2. Verify Your Map If At All Possible—Quantitatively And Qualitatively
At this point, it’s tempting to get tactical immediately because you can see how much work there is to be done. But we strongly recommend taking the time to verify your map with actual data.
It’s worth the time to leverage any available digital data and reach out to real customers to validate assumptions about your map. Going through that process ensures that you’re gut-checking your ideas about the customer journey before spending time and money on optimization.
Actual customer feedback, even if it’s not statistically significant, is absolutely invaluable as far as understanding the user’s perspective and prioritizing the projects and daily work of a growth team.
3. Determine What You Can Track And Optimize Now
Once you’ve verified what you can, it’s time to determine which pieces of the journey you can currently track from a technical standpoint. Even if you aren’t tracking touchpoints, knowing if you have the ability to will help prioritize the projects and tasks for mapping the entire journey.

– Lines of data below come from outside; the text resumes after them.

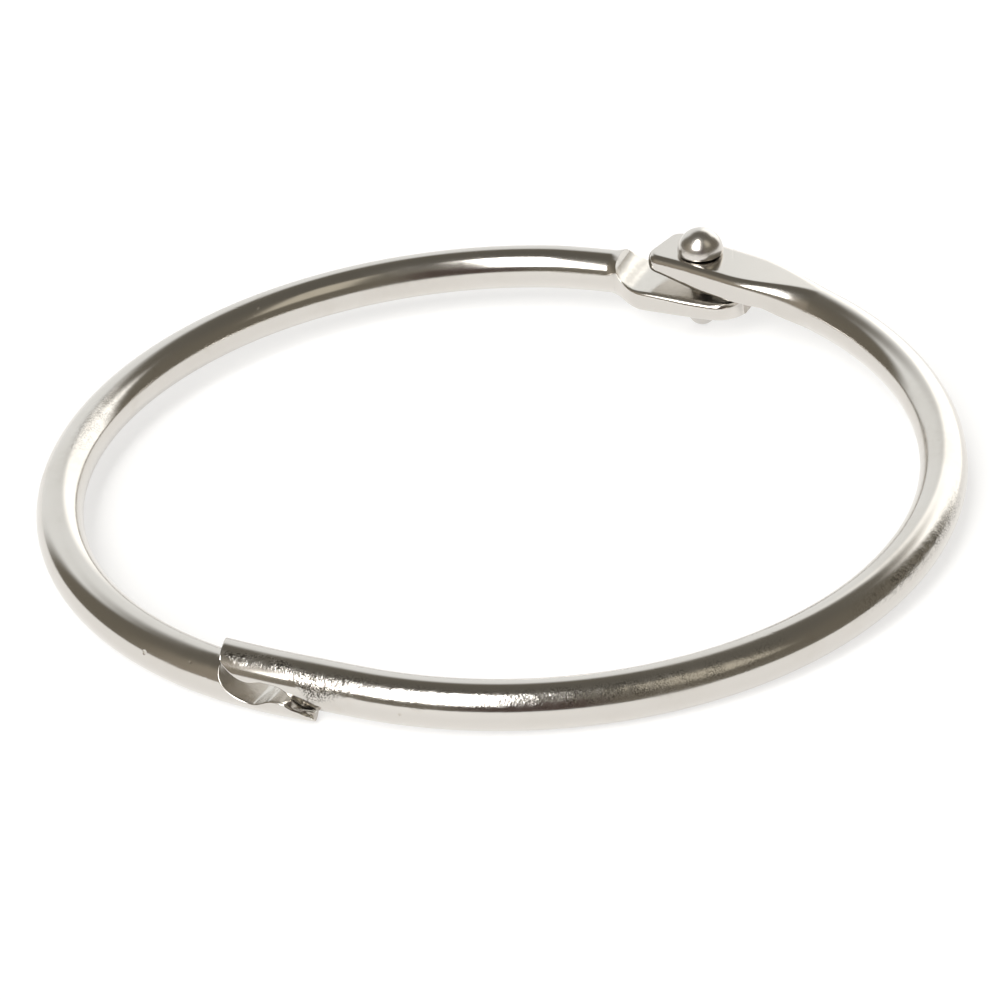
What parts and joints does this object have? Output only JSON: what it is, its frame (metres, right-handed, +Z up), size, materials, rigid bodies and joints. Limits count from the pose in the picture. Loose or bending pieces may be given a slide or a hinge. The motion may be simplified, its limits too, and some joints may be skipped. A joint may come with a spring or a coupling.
{
  "type": "shower curtain ring",
  "caption": "Hinged snap ring of round wire: two half hoops riveted at flattened ends, with lapped toothed ends that snap shut, to hang a curtain from a rod.",
  "frame": {"origin": "on the table, under the middle of the ring as it lies flat with its rivet's head up", "axes": "+Z up; +Y from the ring's middle to the rivet; +X from the left half to the right half"},
  "size_m": [0.063, 0.0618, 0.0078],
  "materials": {
    "wire": "polished nickel plating",
    "rivet": "polished nickel plating, slightly dulled"
  },
  "bodies": {
    "left": {"left_half": "wire"},
    "pin": {"rivet": "rivet"},
    "right": {"right_half": "wire"}
  },
  "joints": [
    {"name": "catch", "type": "hinge", "parent": "left", "child": "pin", "pos_m": [0.00054, 0.0285, 0.00291], "axis": [-0.9998, 0, 0.0199], "range_deg": [0, 1.5]},
    {"name": "swing", "type": "hinge", "parent": "pin", "child": "right", "pos_m": [0.00056, 0.02846, 0.00405], "axis": [0.0199, -0.0376, 0.9991], "range_deg": [0, 148]}
  ]
}
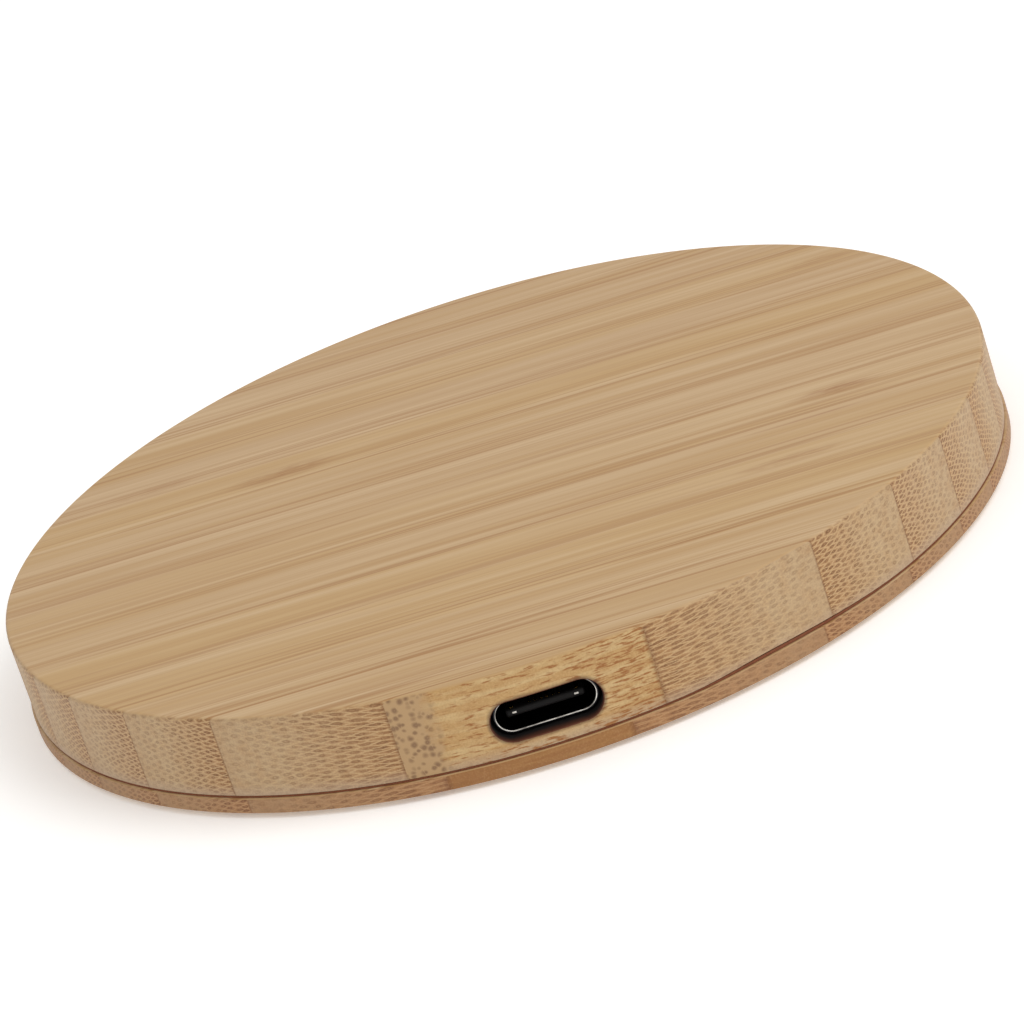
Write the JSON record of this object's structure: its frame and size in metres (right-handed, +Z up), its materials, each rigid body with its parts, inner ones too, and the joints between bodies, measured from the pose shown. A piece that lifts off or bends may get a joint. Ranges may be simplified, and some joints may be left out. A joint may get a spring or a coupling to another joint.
{
  "type": "wireless charging pad",
  "caption": "Thin round bamboo wireless charging pad with a flat charging surface, a USB-C inlet in its rim, a coil and circuit board inside, and rubber feet below.",
  "frame": {"origin": "centre of the pad on the surface it stands on, level with the undersides of its rubber feet", "axes": "+Z up, square to the charging surface; the USB-C inlet faces -Y"},
  "size_m": [0.0904, 0.0904, 0.0093],
  "materials": {
    "bamboo": "sanded and lightly oiled, satin",
    "bamboo_laser_cut": "laser-cut edge, matt",
    "adhesive_tape": "matt",
    "adhesive_film": "semi-gloss",
    "foam": "matt",
    "rubber": "matt",
    "black_plated_steel": "black plated, satin",
    "stainless_steel": "satin",
    "gold_plated_copper": "polished plating",
    "black_plastic": "moulded, satin",
    "solder_mask": "semi-gloss",
    "litz_wire": "enamelled",
    "ferrite": "matt",
    "capacitor_ceramic": "satin",
    "inductor_grey": "matt",
    "thermistor_metal": "tinned",
    "epoxy_moulding": "moulded, matt"
  },
  "bodies": {
    "root": {"base_adhesive_ring": "adhesive_tape", "base_plate": "bamboo_laser_cut", "board_foam_pad": "foam", "bridge_mosfet_1": "epoxy_moulding", "bridge_mosfet_2": "epoxy_moulding", "cc_resistor_1": "epoxy_moulding", "cc_resistor_2": "epoxy_moulding", "circuit_board": "solder_mask", "coil_adhesive_film": "adhesive_film", "controller_ic": "epoxy_moulding", "current_sense_resistor": "epoxy_moulding", "decoupling_capacitor_1": "capacitor_ceramic", "decoupling_capacitor_2": "capacitor_ceramic", "decoupling_capacitor_3": "capacitor_ceramic", "decoupling_capacitor_4": "capacitor_ceramic", "ferrite_sheet": "ferrite", "input_capacitor_1": "capacitor_ceramic", "input_capacitor_2": "capacitor_ceramic", "input_fuse": "capacitor_ceramic", "power_inductor": "inductor_grey", "regulator_ic": "epoxy_moulding", "resonant_capacitor_1": "capacitor_ceramic", "resonant_capacitor_2": "capacitor_ceramic", "resonant_capacitor_3": "capacitor_ceramic", "resonant_capacitor_4": "capacitor_ceramic", "rubber_foot_1": "rubber", "rubber_foot_2": "rubber", "rubber_foot_3": "rubber", "rubber_foot_4": "rubber", "surge_diode": "epoxy_moulding", "thermistor": "thermistor_metal", "transmitter_coil": "litz_wire", "upper_body": "bamboo", "usb_c_contact_a1": "gold_plated_copper", "usb_c_contact_a12": "gold_plated_copper", "usb_c_contact_a4": "gold_plated_copper", "usb_c_contact_a5": "gold_plated_copper", "usb_c_contact_a6": "gold_plated_copper", "usb_c_contact_a7": "gold_plated_copper", "usb_c_contact_a8": "gold_plated_copper", "usb_c_contact_a9": "gold_plated_copper", "usb_c_contact_b1": "gold_plated_copper", "usb_c_contact_b12": "gold_plated_copper", "usb_c_contact_b4": "gold_plated_copper", "usb_c_contact_b5": "gold_plated_copper", "usb_c_contact_b6": "gold_plated_copper", "usb_c_contact_b7": "gold_plated_copper", "usb_c_contact_b8": "gold_plated_copper", "usb_c_contact_b9": "gold_plated_copper", "usb_c_insulator": "black_plastic", "usb_c_mid_plate": "stainless_steel", "usb_c_shell": "black_plated_steel"}
  },
  "joints": []
}
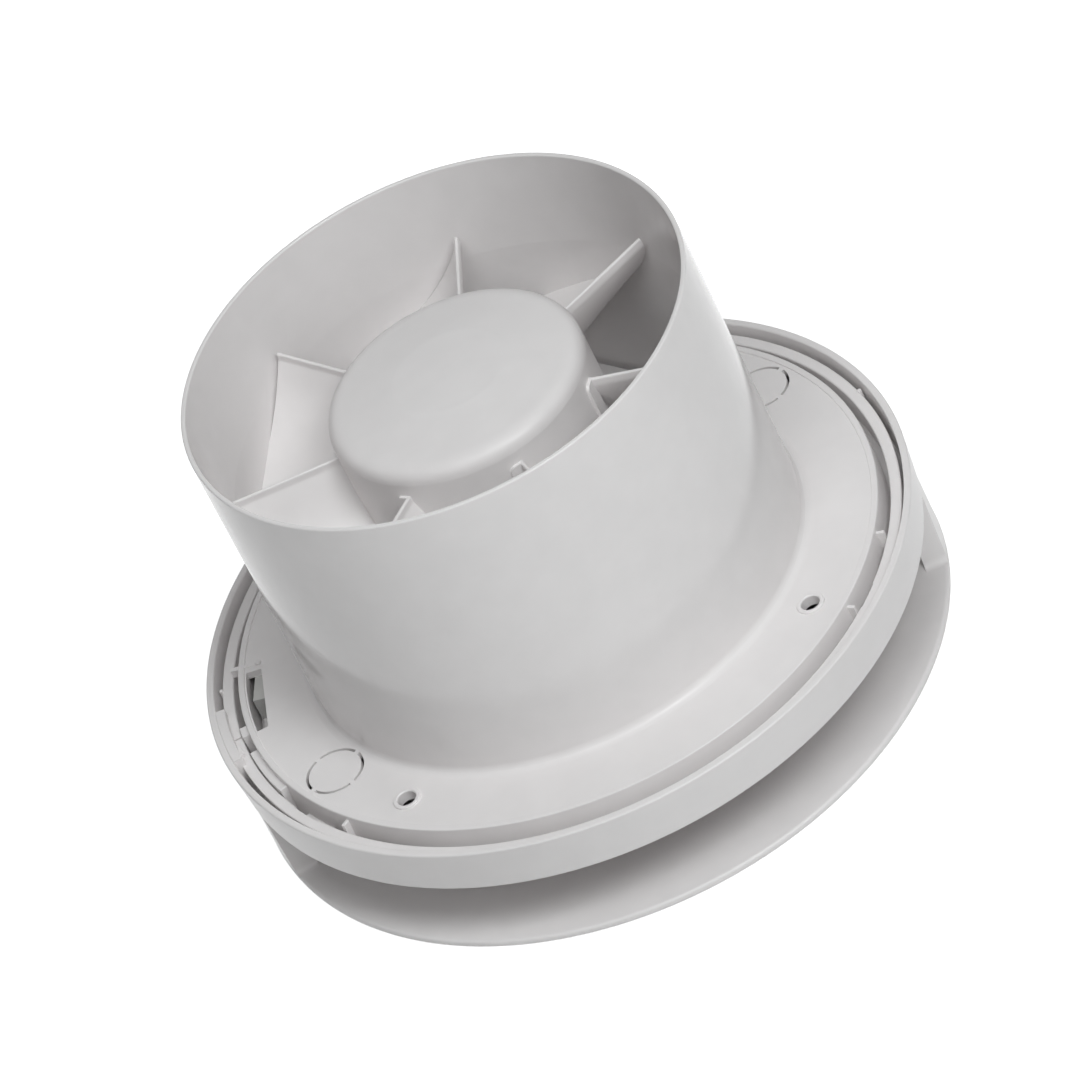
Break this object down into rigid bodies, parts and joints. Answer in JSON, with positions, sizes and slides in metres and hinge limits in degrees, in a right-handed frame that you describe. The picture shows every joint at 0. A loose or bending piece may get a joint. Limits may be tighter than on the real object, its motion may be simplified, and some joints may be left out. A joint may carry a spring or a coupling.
{
  "type": "bathroom exhaust fan",
  "caption": "Axial exhaust fan with a round duct spigot, guide vanes round a motor cup, a ceiling plate, a clipped cover ring and a flat round front panel held off it.",
  "frame": {"origin": "centre of the front panel's outer face, at the bottom of the part", "axes": "+Z along the fan axis, from the front panel to the mouth of the duct spigot; the two supports of the front panel stand on +X and -X"},
  "size_m": [0.1781, 0.1781, 0.112],
  "materials": {
    "housing_plastic": "white moulded plastic, glossy",
    "carrier_plastic": "white moulded plastic, satin",
    "cover_plastic": "white moulded plastic, satin",
    "impeller_plastic": "white moulded plastic, satin",
    "terminal_plastic": "off-white moulded plastic",
    "bobbin_plastic": "natural moulded plastic",
    "mount_rubber": "black rubber",
    "zinc_steel": "zinc-plated",
    "bearing_steel": "ground steel",
    "lamination_steel": "stamped electrical sheet",
    "cast_bracket": "die-cast",
    "copper_wire": "enamelled copper wire",
    "terminal_brass": "nickel-free brass",
    "live_insulation": "brown wire insulation",
    "neutral_insulation": "blue wire insulation"
  },
  "bodies": {
    "housing": {"duct_housing": "housing_plastic", "vane_carrier": "carrier_plastic", "rubber_mounts": "mount_rubber", "motor_screws": "zinc_steel", "upper_motor_bracket": "cast_bracket", "lower_motor_bracket": "cast_bracket", "stator_core": "lamination_steel", "coil_bobbins": "bobbin_plastic", "stator_coils": "copper_wire", "upper_bearing_outer_race": "bearing_steel", "lower_bearing_outer_race": "bearing_steel", "terminal_block": "terminal_plastic", "terminal_clamps": "terminal_brass", "terminal_screws": "zinc_steel", "terminal_cover": "cover_plastic", "terminal_cover_screw": "zinc_steel", "cable_clamp": "terminal_plastic", "cable_clamp_screws": "zinc_steel", "live_lead": "live_insulation", "neutral_lead": "neutral_insulation"},
    "rotor": {"motor_shaft": "bearing_steel", "rotor_core": "lamination_steel", "rotor_end_rings": "cast_bracket", "rotor_spacers": "bearing_steel", "upper_bearing_inner_race": "bearing_steel", "lower_bearing_inner_race": "bearing_steel", "upper_bearing_balls": "bearing_steel", "lower_bearing_balls": "bearing_steel", "impeller": "impeller_plastic", "impeller_retainer": "zinc_steel", "shaft_circlip": "zinc_steel"},
    "cover": {"cover_ring": "cover_plastic", "right_panel_support": "cover_plastic", "left_panel_support": "cover_plastic", "front_panel": "cover_plastic"}
  },
  "joints": [
    {"name": "impeller_spin", "type": "hinge", "parent": "housing", "child": "rotor", "pos_m": [0, 0, 0.0807], "axis": [0, 0, 1], "continuous": true},
    {"name": "cover_pull_off", "type": "slide", "parent": "housing", "child": "cover", "axis": [0, 0, -1], "range_m": [0, 0.06]}
  ]
}
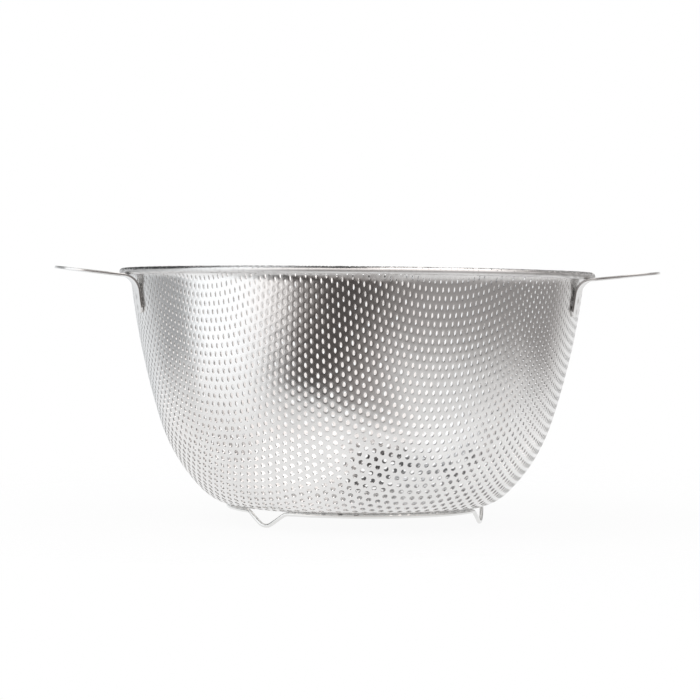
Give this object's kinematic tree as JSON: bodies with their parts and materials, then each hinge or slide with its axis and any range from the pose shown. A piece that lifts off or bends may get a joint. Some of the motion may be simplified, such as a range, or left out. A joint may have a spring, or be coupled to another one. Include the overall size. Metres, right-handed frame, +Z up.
{
  "type": "colander",
  "caption": "Deep round perforated steel bowl for draining food, with a rolled rim, flat loop handles and a wire base ring bent into feet.",
  "frame": {"origin": "on the table, below the bowl's axis, level with the bottoms of the feet", "axes": "+Z up along the bowl's axis; X through both handles; -Y is the side that the picture shows"},
  "size_m": [0.3002, 0.24, 0.1269],
  "materials": {
    "bowl_steel": "bright steel sheet, lightly brushed",
    "wire_steel": "bright drawn wire",
    "handle_steel": "bright steel strip, lightly brushed"
  },
  "bodies": {
    "root": {"bowl": "bowl_steel", "rim_wire": "wire_steel", "left_handle": "handle_steel", "right_handle": "handle_steel", "base_ring": "wire_steel"}
  },
  "joints": []
}
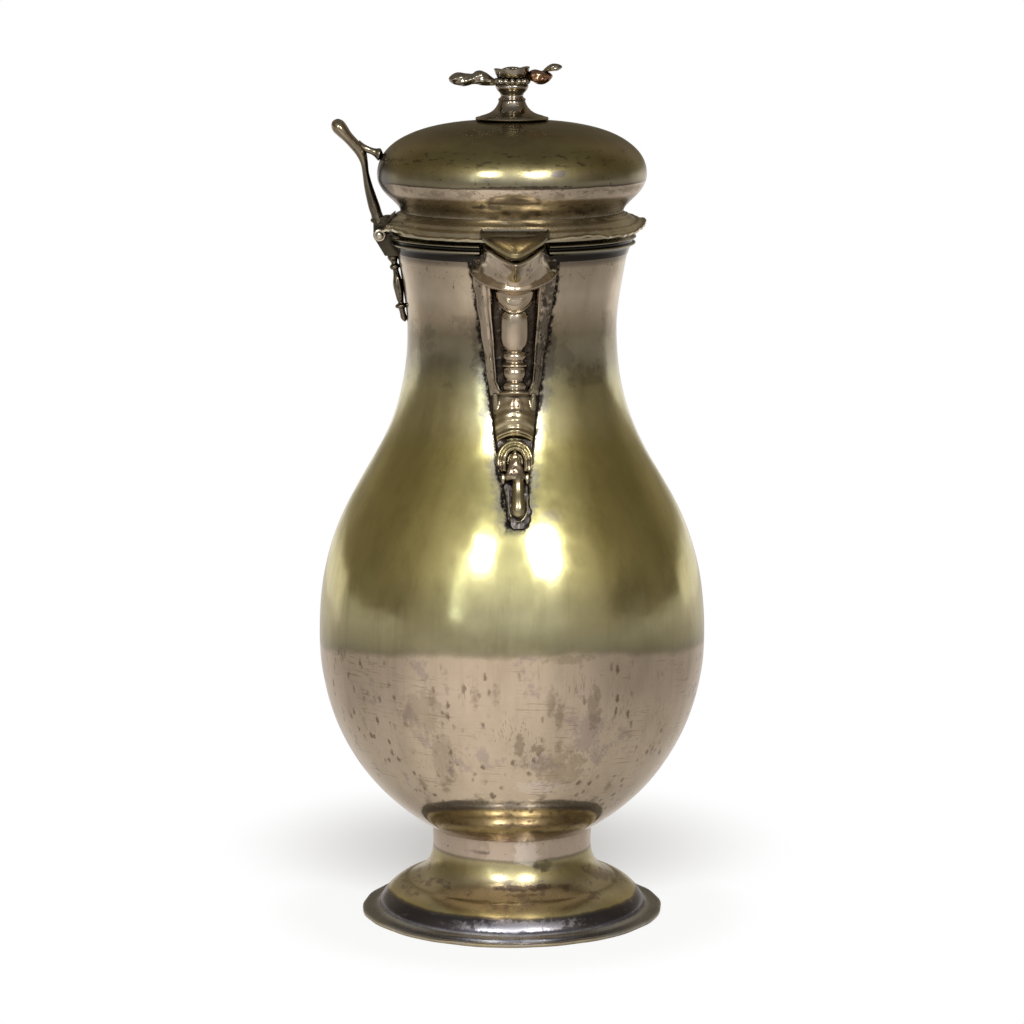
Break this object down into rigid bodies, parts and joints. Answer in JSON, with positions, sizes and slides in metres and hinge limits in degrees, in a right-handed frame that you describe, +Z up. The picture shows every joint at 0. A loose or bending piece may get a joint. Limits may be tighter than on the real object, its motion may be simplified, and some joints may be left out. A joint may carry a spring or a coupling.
{
  "type": "chocolate pot",
  "caption": "Pear-shaped silver chocolate pot with domed foot, beaked spout, hinged domed lid with thumbpiece, lift-off finial over the stirrer hole and a wooden handle.",
  "frame": {"origin": "centre of the foot's resting face", "axes": "+Z up along the pot's axis, -Y towards the spout, -X towards the lid's hinge, +Y towards the handle"},
  "size_m": [0.1324, 0.1632, 0.2916],
  "materials": {
    "raised_silver": "tarnished silver, golden above the belly and pinkish grey below, with spots and fine scratches",
    "foot_silver": "tarnished silver with dark rubbed edge",
    "lid_silver": "tarnished silver, dark golden on the dome and grey at the waist",
    "cast_silver": "cast and chased silver with black tarnish in the hollows",
    "finial_silver": "cast silver, dark in the hollows, coppery on two petals",
    "pin_silver": "drawn silver wire, rubbed bright",
    "handle_wood": "dark polished fruitwood"
  },
  "bodies": {
    "pot": {"body_shell": "raised_silver", "foot_dome": "foot_silver", "foot_brim": "foot_silver", "rim_moulding": "cast_silver", "spout_beak": "cast_silver", "spout_backplate": "cast_silver", "spout_rails": "cast_silver", "spout_column": "cast_silver", "spout_knops": "cast_silver", "spout_bell": "cast_silver", "spout_shell": "cast_silver", "spout_drop": "cast_silver", "hinge_lower_leaf": "cast_silver", "hinge_pin": "pin_silver", "hinge_drop": "cast_silver", "handle_grip": "handle_wood", "handle_socket_upper": "cast_silver", "handle_socket_lower": "cast_silver", "handle_pin_upper": "pin_silver", "handle_pin_lower": "pin_silver"},
    "lid": {"lid_dome": "lid_silver", "lid_flange": "lid_silver", "lid_bezel": "lid_silver", "molinet_ring": "lid_silver", "spout_flap": "cast_silver", "lid_hinge_leaf": "cast_silver", "thumbpiece": "cast_silver", "thumb_brace": "cast_silver"},
    "finial": {"finial_disc": "finial_silver", "plug_collar": "finial_silver", "finial_rivet": "finial_silver", "finial_cup": "finial_silver", "finial_calyx": "finial_silver", "finial_flower": "finial_silver", "finial_leaf_left": "finial_silver", "finial_leaf_right": "finial_silver"}
  },
  "joints": [
    {"name": "lid_hinge", "type": "hinge", "parent": "pot", "child": "lid", "pos_m": [-0.0447, 0, 0.2356], "axis": [0, -1, 0], "range_deg": [0, 105]},
    {"name": "finial_lift", "type": "slide", "parent": "lid", "child": "finial", "axis": [0, 0, 1], "range_m": [0, 0.03]}
  ]
}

Once you’ve completed this exercise, you’ll have a clear idea of 1) what tracking you need to implement, 2) where you have the ability to begin optimizing immediately and 3) the parts of the journey that need technical implementation (or other processes built) to track.
4. Start Optimizing And Connecting
Now comes the fun (and hard) part. You’re ready to begin executing on the short-term and long-term mapping and tracking projects. At this point, you should have a clear understanding of both what you can do right now to start driving growth and decreasing attrition, as well as the holes in the data map as far as building the complete picture.
It’s critical to prioritize both projects—long-term mapping is important, but will rarely feel urgent compared to immediate optimization.
And there we have it. Happy mapping!